WHAT IS BEING ASKED: Print each line of the listing once more, precisely as given.

SOURCE MATERIAL:
•••

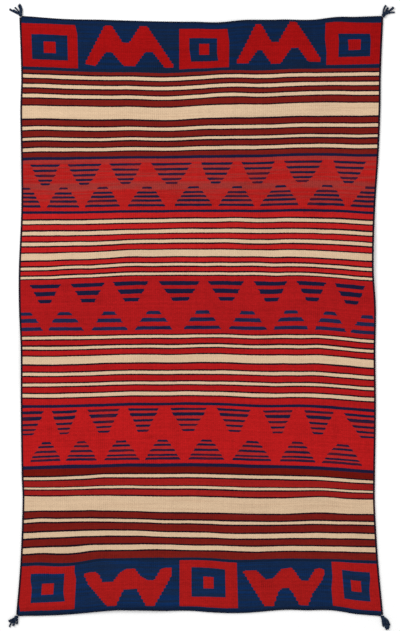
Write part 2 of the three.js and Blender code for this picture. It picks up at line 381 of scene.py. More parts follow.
# The three bands of barred triangles. `dull` is the share of dull rose in the ground between a triangle's
# bars, and `end` is the radius of the bars' ends. A row of triangles has two yarns for its bars, its
# triangles as (middle across, width as a share), of which some lie past the selvages, and its bars as
# (along, half width, thickness).
BANDS = {
    "upper": {
        "ground": "upper red",
        "dull": 0.7,
        "end": 2,
        "rows": [
            (
                ("bar navy", "bar plum"),
                [
                    (-50, 1), (50, 0.87), (138, 1), (229, 0.97), (331, 1.2), (432, 0.97), (524, 1),
                    (625, 1.15), (728, 1), (830, 1),
                ],
                [
                    (336, 36, 4.8), (324.6, 31, 4.8), (313.5, 25, 4.6), (302.7, 18.5, 4.6),
                    (294.5, 11.5, 4.4),
                ],
            ),
            (
                ("bar navy", "bar plum"),
                [
                    (7, 0.88), (91, 0.88), (179, 0.95), (278, 1), (382, 1.02), (480, 0.98), (577, 1.06),
                    (681, 1.04), (777, 1.03),
                ],
                [
                    (284.2, 11.5, 4.2), (273.4, 22, 4.4), (264.7, 28, 4.6), (255.7, 35, 4.8),
                    (245.4, 40.5, 5),
                ],
            ),
        ],
    },
    "middle": {
        "ground": "middle red",
        "dull": 0,
        "end": 1,
        "rows": [
            (
                ("bar navy", "bar navy"),
                [
                    (-50, 1), (56, 0.88), (151, 0.96), (247, 1.02), (355, 1.18), (459, 1.04), (559, 0.96),
                    (650, 0.85), (736, 0.88), (830, 1),
                ],
                [(73.6, 36, 8.4), (56.4, 27, 9.8), (38.9, 16.5, 8)],
            ),
            (
                ("bar blue", "bar navy"),
                [
                    (12, 0.86), (98, 0.97), (197, 0.97), (296, 1), (405, 1.02), (505, 1.05), (602, 0.96),
                    (689, 0.86), (772, 0.88),
                ],
                [(9.9, 15, 7.4), (-6.2, 28, 8.4), (-24, 39, 7.2)],
            ),
        ],
    },
    "lower": {
        "ground": "lower red",
        "dull": 0.35,
        "end": 2,
        "rows": [
            (
                ("bar navy", "bar plum"),
                [
                    (14.5, 0.95), (94.5, 0.81), (182, 1.04), (271, 0.98), (372, 1.18), (473, 1.08),
                    (572, 0.94), (664, 0.94), (774.5, 1.55),
                ],
                [
                    (-203.5, 34, 4.8), (-214.5, 29.5, 6.6), (-227.1, 22.5, 4.8), (-238.7, 17, 4.4),
                    (-249.8, 12.5, 4.2),
                ],
            ),
            (
                ("bar navy", "bar plum"),
                [
                    (-50, 1), (53, 0.87), (132, 0.86), (221, 1), (314, 1), (412, 1.03), (515, 1.12),
                    (616, 1.03), (718, 1.14), (830, 1),
                ],
                [
                    (-272.7, 12.5, 4.4), (-281.7, 20, 4.4), (-293.1, 28, 4.8), (-303.9, 34, 4),
                    (-311.8, 38.5, 4.8),
                ],
            ),
        ],
    },
}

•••

EXPECTED OUTPUT:
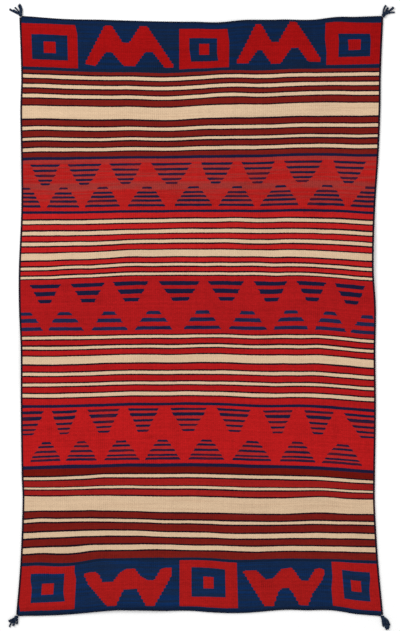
Write part 2 of the three.js and Blender code for this picture. It picks up at line 381 of scene.py. More parts follow.
# The three bands of barred triangles. `dull` is the share of dull rose in the ground between a triangle's
# bars, and `end` is the radius of the bars' ends. A row of triangles has two yarns for its bars, its
# triangles as (middle across, width as a share), of which some lie past the selvages, and its bars as
# (along, half width, thickness).
BANDS = {
    "upper": {
        "ground": "upper red",
        "dull": 0.7,
        "end": 2,
        "rows": [
            (
                ("bar navy", "bar plum"),
                [
                    (-50, 1), (50, 0.87), (138, 1), (229, 0.97), (331, 1.2), (432, 0.97), (524, 1),
                    (625, 1.15), (728, 1), (830, 1),
                ],
                [
                    (336, 36, 4.8), (324.6, 31, 4.8), (313.5, 25, 4.6), (302.7, 18.5, 4.6),
                    (294.5, 11.5, 4.4),
                ],
            ),
            (
                ("bar navy", "bar plum"),
                [
                    (7, 0.88), (91, 0.88), (179, 0.95), (278, 1), (382, 1.02), (480, 0.98), (577, 1.06),
                    (681, 1.04), (777, 1.03),
                ],
                [
                    (284.2, 11.5, 4.2), (273.4, 22, 4.4), (264.7, 28, 4.6), (255.7, 35, 4.8),
                    (245.4, 40.5, 5),
                ],
            ),
        ],
    },
    "middle": {
        "ground": "middle red",
        "dull": 0,
        "end": 1,
        "rows": [
            (
                ("bar navy", "bar navy"),
                [
                    (-50, 1), (56, 0.88), (151, 0.96), (247, 1.02), (355, 1.18), (459, 1.04), (559, 0.96),
                    (650, 0.85), (736, 0.88), (830, 1),
                ],
                [(73.6, 36, 8.4), (56.4, 27, 9.8), (38.9, 16.5, 8)],
            ),
            (
                ("bar blue", "bar navy"),
                [
                    (12, 0.86), (98, 0.97), (197, 0.97), (296, 1), (405, 1.02), (505, 1.05), (602, 0.96),
                    (689, 0.86), (772, 0.88),
                ],
                [(9.9, 15, 7.4), (-6.2, 28, 8.4), (-24, 39, 7.2)],
            ),
        ],
    },
    "lower": {
        "ground": "lower red",
        "dull": 0.35,
        "end": 2,
        "rows": [
            (
                ("bar navy", "bar plum"),
                [
                    (14.5, 0.95), (94.5, 0.81), (182, 1.04), (271, 0.98), (372, 1.18), (473, 1.08),
                    (572, 0.94), (664, 0.94), (774.5, 1.55),
                ],
                [
                    (-203.5, 34, 4.8), (-214.5, 29.5, 6.6), (-227.1, 22.5, 4.8), (-238.7, 17, 4.4),
                    (-249.8, 12.5, 4.2),
                ],
            ),
            (
                ("bar navy", "bar plum"),
                [
                    (-50, 1), (53, 0.87), (132, 0.86), (221, 1), (314, 1), (412, 1.03), (515, 1.12),
                    (616, 1.03), (718, 1.14), (830, 1),
                ],
                [
                    (-272.7, 12.5, 4.4), (-281.7, 20, 4.4), (-293.1, 28, 4.8), (-303.9, 34, 4),
                    (-311.8, 38.5, 4.8),
                ],
            ),
        ],
    },
}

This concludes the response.